リビア情勢が新たな局面を迎えた。
今月の「インテリジェンス・ナウ」でも紹介したカダフィ政権のキーマンで元情報機関トップのムーサ・クーサ外相が30日英国に亡命、米政府は米中央情報局(CIA)工作員のリビア派遣を公表したのである。
2つの新事態は明らかに連関している。だが、戦局から見て必ずしも、カダフィ政権側が、決定的に不利な情勢に陥ったとは判断できない。当面十数人と推定されるCIA秘密工作員による反政府勢力テコ入れが成功するかどうかが重要なポイントだ。
クーサ外相は2003年、西側とリビアとの和解を演出した重要人物だが、元々名家の出身で、カダフィ一族と運命を共にするかどうか注目されていた。ミシガン州立大学出身で、CIAや英対外情報機関MI6と緊密な関係を築いた。今回のリビア危機では、米英情報機関から彼に対して相当の働きかけがあったが、最終的にはクーサ氏自身が身の危険を感じて出国したのではないか。チュニジアに出て、そこから航空機でファーンバラ空港に着いた。

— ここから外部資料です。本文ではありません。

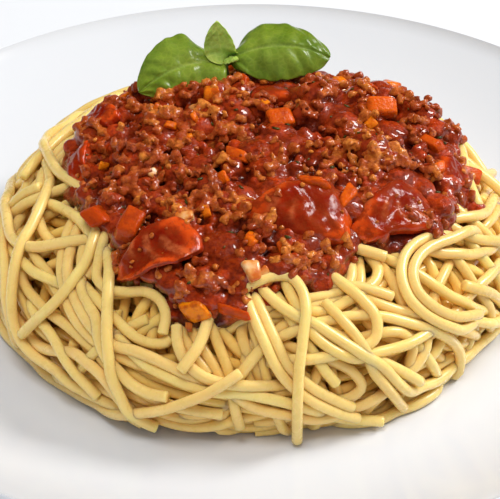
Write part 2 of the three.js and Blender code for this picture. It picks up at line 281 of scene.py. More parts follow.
# Noodles that show in front. Each has its layer, where more is further out, whether its first
# and last end lie free or go in under others, and the picture points that it runs through.
FRONT_NOODLES = [
    (6.2, "in out", [
        (262, 282), (278, 276), (292, 280), (301, 291), (305, 308), (304, 334), (301, 356), (298, 380),
        (297, 410), (297, 441),
    ]),
    (5.2, "in out", [(97, 238), (91, 256), (83, 270), (70, 288), (48, 310), (22, 335)]),
    (5.0, "in out", [
        (103, 240), (100, 260), (97, 276), (104, 286), (118, 291), (134, 292), (148, 292), (159, 299),
        (166, 312), (168, 325), (165, 334),
    ]),
    (4.0, "in out", [
        (76, 280), (88, 292), (104, 308), (122, 325), (138, 338), (152, 344), (163, 343), (171, 338),
    ]),
    (3.6, "in out", [
        (84, 198), (56, 208), (36, 220), (30, 236), (36, 256), (50, 276), (60, 290), (77, 312), (95, 330),
        (122, 346), (145, 357), (161, 364),
    ]),
    (3.0, "in in", [(78, 194), (50, 194), (30, 204), (17, 222), (12, 246), (16, 274), (24, 300), (40, 326)]),
    (2.6, "in in", [(70, 230), (50, 237), (36, 245), (24, 258), (19, 276), (24, 300)]),
    (3.6, "in out", [
        (72, 239), (54, 246), (42, 252), (28, 264), (24, 279), (28, 296), (40, 308), (58, 319), (78, 332),
        (100, 354), (122, 376), (143, 393), (170, 405), (200, 410), (222, 412),
    ]),
    (4.2, "in in", [
        (86, 212), (77, 230), (71, 246), (67, 266), (69, 284), (77, 304), (90, 324), (106, 341), (132, 352),
        (160, 366), (186, 379),
    ]),
    (3.8, "in in", [(77, 212), (69, 232), (64, 254), (64, 276), (70, 300), (81, 322), (98, 342), (120, 356)]),
    (3.4, "in out", [(112, 248), (118, 260), (124, 270), (132, 284)]),
    (2.4, "in in", [(155, 300), (153, 318), (151, 336)]),
    (1.8, "in in", [(127, 294), (124, 310), (122, 322)]),
    (2.0, "in in", [(138, 298), (144, 314), (150, 330)]),
    (4.6, "out in", [(176, 326), (177, 342), (183, 358), (193, 371), (206, 379), (222, 384), (238, 386)]),
    (3.4, "in out", [(183, 328), (190, 344), (199, 358), (211, 373)]),
    (2.6, "in out", [(197, 322), (201, 342), (205, 362)]),
    (3.2, "in in", [(211, 322), (218, 345), (225, 362), (228, 380)]),
    (2.4, "in in", [(220, 322), (232, 342), (248, 356), (263, 366)]),
    (3.6, "in out", [(332, 302), (313, 308), (296, 318), (280, 334), (262, 349), (247, 366), (234, 386)]),
    (3.6, "in in", [
        (350, 262), (355, 274), (350, 286), (336, 296), (316, 302), (296, 302), (276, 304), (262, 310),
    ]),
    (3.8, "in in", [
        (374, 262), (380, 271), (376, 282), (364, 291), (346, 297), (328, 305), (312, 310), (290, 312),
    ]),
    (5.0, "in out", [(350, 246), (366, 252), (385, 258)]),
    (2.2, "in in", [(306, 288), (318, 283), (332, 280), (346, 281)]),
    (3.2, "in in", [(380, 252), (392, 258), (404, 267)]),
    (3.0, "in out", [(380, 262), (388, 278), (396, 294), (404, 308)]),
    (5.4, "in out", [
        (442, 236), (424, 240), (409, 250), (402, 266), (404, 284), (413, 302), (430, 317), (449, 326),
        (464, 328), (472, 322),
    ]),
    (5.8, "in out", [
        (458, 235), (437, 243), (421, 254), (413, 270), (415, 288), (427, 303), (444, 314), (462, 318),
        (479, 317),
    ]),
    (4.8, "in in", [(442, 224), (462, 233), (480, 240), (499, 243)]),
    (4.2, "in in", [(456, 230), (472, 244), (484, 258), (496, 276)]),
    (3.2, "in in", [(430, 249), (450, 259), (470, 269), (492, 281)]),
    (2.4, "in in", [(416, 272), (432, 265), (446, 270), (456, 282), (459, 296)]),
    (4.0, "in in", [(412, 271), (430, 284), (450, 297), (470, 306), (492, 314)]),
    (4.4, "out in", [(463, 286), (478, 291), (496, 298)]),
    (4.8, "in in", [
        (356, 296), (368, 308), (376, 322), (376, 336), (367, 347), (350, 353), (328, 357), (306, 360),
    ]),
    (4.4, "in in", [
        (304, 327), (330, 321), (354, 316), (378, 316), (400, 321), (422, 329), (442, 335), (455, 345),
        (459, 360), (452, 373),
    ]),
    (3.6, "in in", [(364, 297), (388, 307), (414, 315), (440, 323), (464, 331)]),
    (4.2, "in out", [(362, 290), (378, 294), (391, 298)]),
    (3.8, "in in", [(378, 336), (394, 332), (408, 337), (416, 349), (413, 363)]),
    (3.2, "in in", [(441, 334), (436, 348), (424, 360), (406, 372), (390, 386), (374, 400), (360, 413)]),
    (3.8, "in in", [(424, 354), (433, 368), (434, 383), (425, 398), (410, 409), (392, 417), (374, 421)]),
    (4.6, "in out", [(360, 349), (376, 359), (392, 368), (408, 375), (418, 381)]),
    (5.2, "in out", [(360, 344), (370, 358), (379, 373), (389, 389), (402, 408)]),
    (4.0, "in in", [(328, 360), (345, 366), (357, 377), (362, 388), (357, 397), (342, 400)]),
    (2.2, "in in", [(331, 374), (334, 388), (339, 400)]),
    (5.0, "in out", [
        (243, 284), (252, 308), (262, 332), (272, 356), (286, 378), (306, 394), (330, 406), (358, 414),
    ]),
    (4.6, "in out", [(257, 304), (267, 326), (278, 348), (291, 370), (308, 388), (328, 401), (350, 409)]),
    (3.0, "in in", [(251, 316), (257, 345), (262, 372), (273, 404)]),
    (4.0, "in out", [
        (126, 348), (150, 363), (180, 377), (212, 388), (246, 393), (280, 400), (312, 410), (346, 419),
        (383, 423),
    ]),
    (2.0, "in in", [(222, 414), (244, 420), (275, 424), (310, 425), (345, 424)]),
    (3.0, "in in", [(250, 354), (242, 340), (243, 325), (252, 312), (270, 305)]),
    (3.2, "in in", [(304, 347), (330, 338), (350, 339), (364, 350)]),
    (2.0, "out in", [(178, 422), (198, 423), (222, 425), (250, 428)]),
    (4.4, "in out", [(40, 322), (54, 338), (66, 354), (80, 375), (99, 398)]),
    (2.4, "in in", [(22, 338), (48, 354), (72, 366), (94, 374)]),
    (2.8, "in in", [(140, 374), (170, 388), (204, 398), (240, 405), (276, 412)]),
    (2.6, "in in", [(300, 372), (314, 384), (322, 396), (318, 408)]),
    (2.8, "in in", [(392, 352), (404, 344), (420, 346), (432, 354)]),
    (3.0, "in in", [(440, 380), (452, 366), (462, 350), (470, 334)]),
    (2.6, "in in", [(446, 396), (462, 376), (476, 352), (486, 330)]),
    (2.6, "in in", [(470, 300), (474, 318), (468, 340), (456, 356)]),
    (2.8, "in in", [(384, 410), (404, 398), (424, 384), (444, 366)]),
]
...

他方、CIAの秘密工作は、カダフィ政権打倒に向けた大がかりな工作に違いない。既にリビアに潜入している英情報機関員とともに、反政府勢力に対する情報提供に加え、武器供給の秘密作戦を展開するに違いない。この情報はニューヨーク・タイムズが先に報じ、米政府当局が確認した。タイミングを計ったリークだろう。
北大西洋条約機構(NATO)の空爆「オデッセー・ドーン作戦」には当初から限界があり、劣勢の反政府勢力をどれほど支援できるかがカギだ。